The functions for shared memory resemble those for semaphores:

#include <sys/shm.h>

void *shmat(int shm_id, const void *shm_addr, int shmflg);

int shmctl(int shm_id, int cmd, struct shmid_ds *buf);

int shmdt(const void *shm_addr);

int shmget(key_t key, size_t size, int shmflg);

As with semaphores, the include files sys/types.h and sys/ipc.h are normally also required before shm.h is included.

shmget

We create shared memory using the shmget function:

int shmget(key_t key, size_t size, int shmflg);

As with semaphores, the program provides key, which effectively names the shared memory segment, and the shmget function returns a shared memory identifier that is used in subsequent shared memory functions. There’s a special key value, IPC_PRIVATE, that creates shared memory private to the process. You wouldn’t normally use this value, and, as with semaphores, you may find the private shared memory is not actually private on many Linux systems. The second parameter, size, specifies the amount of memory required in bytes. The third parameter, shmflg, consists of nine permission flags that are used in the same way as the mode flags for creating files. Aspecial bit defined by IPC_CREAT must be bitwise ORed with the permissions to create a new shared memory segment. It’s not an error to have the IPC_CREAT flag set and pass the key of an existing shared memory segment. The IPC_CREAT flag is silently ignored if it is not required. The permission flags are very useful with shared memory because they allow a process to create shared memory that can be written by processes owned by the creator of the shared memory but only read by processes that other users have created. We can use this to provide efficient read-only access to data by placing it in shared memory without the risk of its being changed by other users. If the shared memory is successfully created, shmget returns a nonnegative integer, the shared memory identifier. On failure, it returns –1.

shmat

When we first create a shared memory segment, it’s not accessible by any process. To enable access to the shared memory, we must attach it to the address space of a process. We do this with the shmat function:

void *shmat(int shm_id, const void *shm_addr, int shmflg);

The first parameter, shm_id, is the shared memory identifier returned from shmget. The second parameter, shm_addr, is the address at which the shared memory is to be attached to the current process.

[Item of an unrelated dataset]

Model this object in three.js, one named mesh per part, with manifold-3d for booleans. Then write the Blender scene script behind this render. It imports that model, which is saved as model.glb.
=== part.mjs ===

This should almost always be a null pointer, which allows the system to choose the address at which the memory appears. The third parameter, shmflg, is a set of bitwise flags. The two possible values are SHM_RND, which, in conjunction with shm_addr, controls the address at which the shared memory is attached, and SHM_RDONLY, which makes the attached memory read-only. It’s very rare to need to control the address at which shared memory is attached; you should normally allow the system to choose an address for you, as doing otherwise will make the application highly hardware-dependent. If the shmat call is successful, it returns a pointer to the first byte of shared memory. On failure –1 is returned.

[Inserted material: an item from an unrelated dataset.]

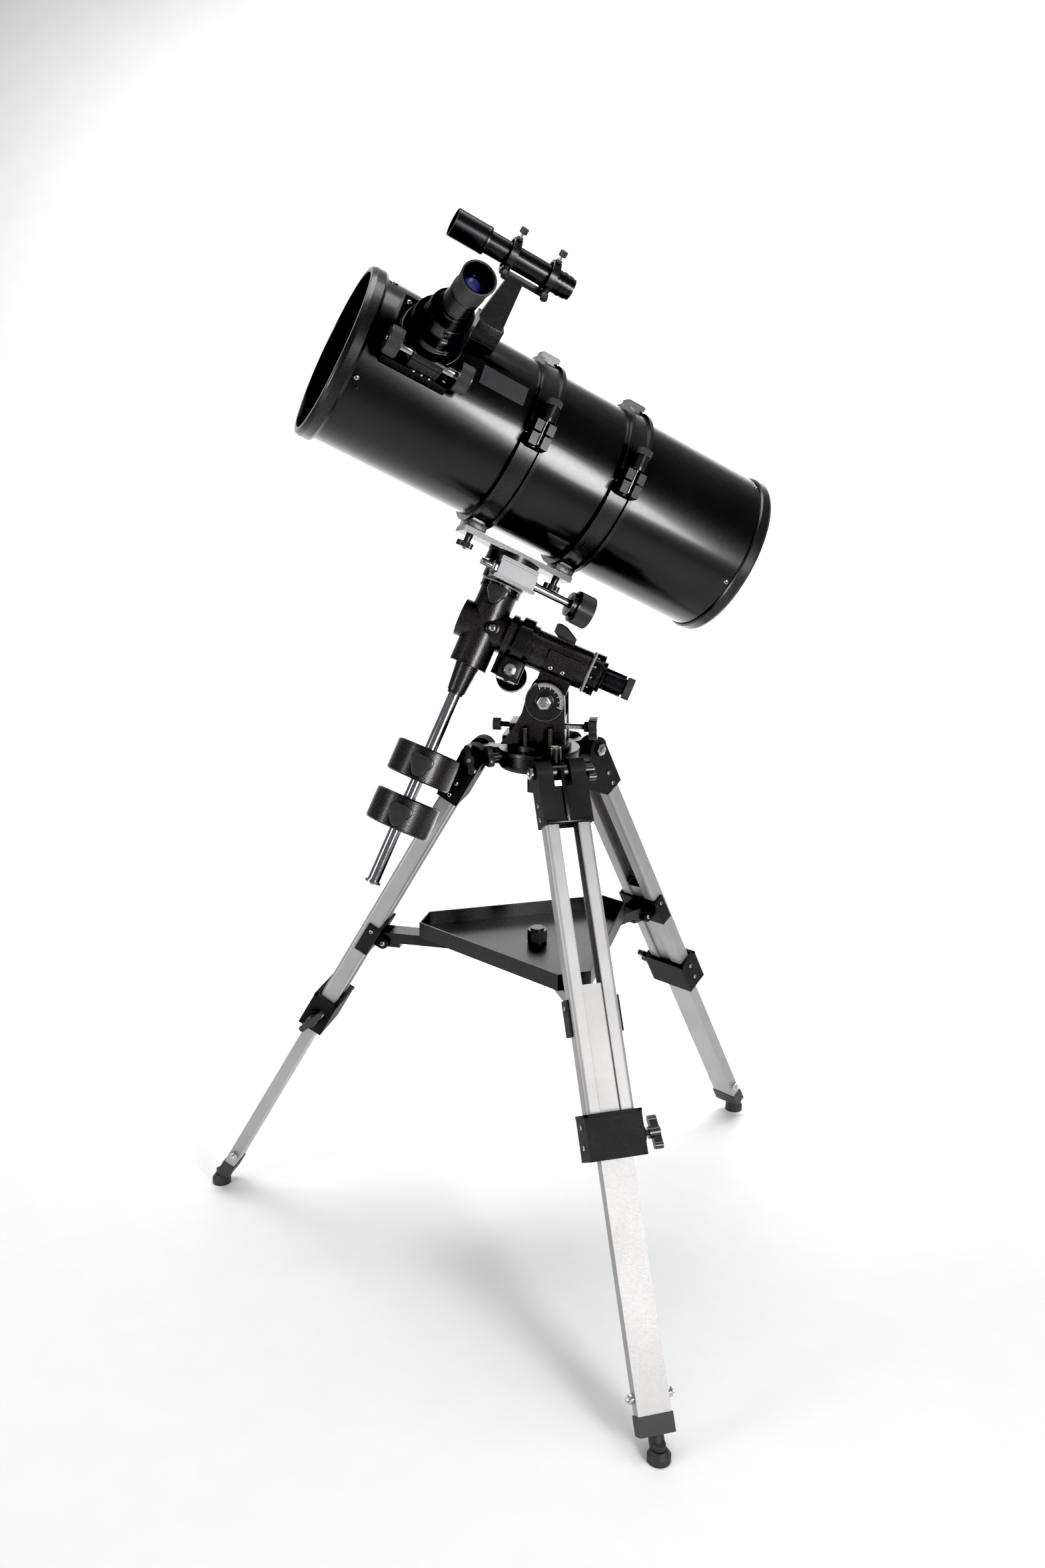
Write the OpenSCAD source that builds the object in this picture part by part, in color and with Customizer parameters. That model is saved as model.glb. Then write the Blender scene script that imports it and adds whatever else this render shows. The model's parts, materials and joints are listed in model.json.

The shared memory will have read or write access depending on the owner (the creator of the shared memory), the permissions, and the owner of the current process. Permissions on shared memory are similar to the permissions on files. An exception to this rule arises if shmflg & SHM_RDONLY is true. Then the shared memory won’t be writable, even if permissions would have allowed write access.

shmdt

The shmdt function detaches the shared memory from the current process. It takes a pointer to the address returned by shmat. On success, it returns 0, on error –1. Note that detaching the shared memory doesn’t delete it; it just makes that memory unavailable to the current process.

shmctl

The control functions for shared memory are (thankfully) somewhat simpler than the more complex ones for semaphores:

int shmctl(int shm_id, int command, struct shmid_ds *buf);

The shmid_ds structure has at least the following members:

struct shmid_ds {

uid_t shm_perm.uid;

uid_t shm_perm.gid;

mode_t shm_perm.mode;

}

The first parameter, shm_id, is the identifier returned from shmget.

The first parameter, shm_id, is the identifier returned from shmget. The second parameter, command, is the action to take. It can take three values:

Command Description

IPC_STAT Sets the data in the shmid_ds structure to reflect the values associated with the shared memory.

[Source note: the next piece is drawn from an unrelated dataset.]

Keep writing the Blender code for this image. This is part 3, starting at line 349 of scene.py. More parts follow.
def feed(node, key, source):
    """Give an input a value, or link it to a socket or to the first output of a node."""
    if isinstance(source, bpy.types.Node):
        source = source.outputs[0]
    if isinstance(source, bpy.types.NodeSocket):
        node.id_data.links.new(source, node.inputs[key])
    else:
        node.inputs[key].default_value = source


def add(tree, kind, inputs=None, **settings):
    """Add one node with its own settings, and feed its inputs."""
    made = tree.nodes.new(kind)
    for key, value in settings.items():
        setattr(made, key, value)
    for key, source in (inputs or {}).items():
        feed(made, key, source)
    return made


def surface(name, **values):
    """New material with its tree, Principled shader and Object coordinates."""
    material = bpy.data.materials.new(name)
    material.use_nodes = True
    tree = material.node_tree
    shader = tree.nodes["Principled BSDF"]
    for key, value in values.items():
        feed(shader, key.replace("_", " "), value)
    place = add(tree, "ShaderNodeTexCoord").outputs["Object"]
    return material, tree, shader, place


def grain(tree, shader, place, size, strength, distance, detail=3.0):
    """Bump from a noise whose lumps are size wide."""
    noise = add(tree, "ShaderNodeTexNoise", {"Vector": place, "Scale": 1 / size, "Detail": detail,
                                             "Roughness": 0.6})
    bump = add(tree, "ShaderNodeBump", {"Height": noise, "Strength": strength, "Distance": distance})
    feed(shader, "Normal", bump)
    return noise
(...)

IPC_SET Sets the values associated with the shared memory to those provided in the shmid_ds data structure, if the process has permission to do so.

IPC_RMID Deletes the shared memory segment.

The third parameter, buf, is a pointer to structure containing the modes and permissions for the shared memory.

On success, it returns 0, on failure, –1. X/Open doesn’t specify what happens if you attempt to delete a shared memory segment while it’s attached. Generally, a shared memory segment that is attached but deleted continues to function until it has been detached from the last process. However, because this behavior isn’t specified, it’s best not to rely on it.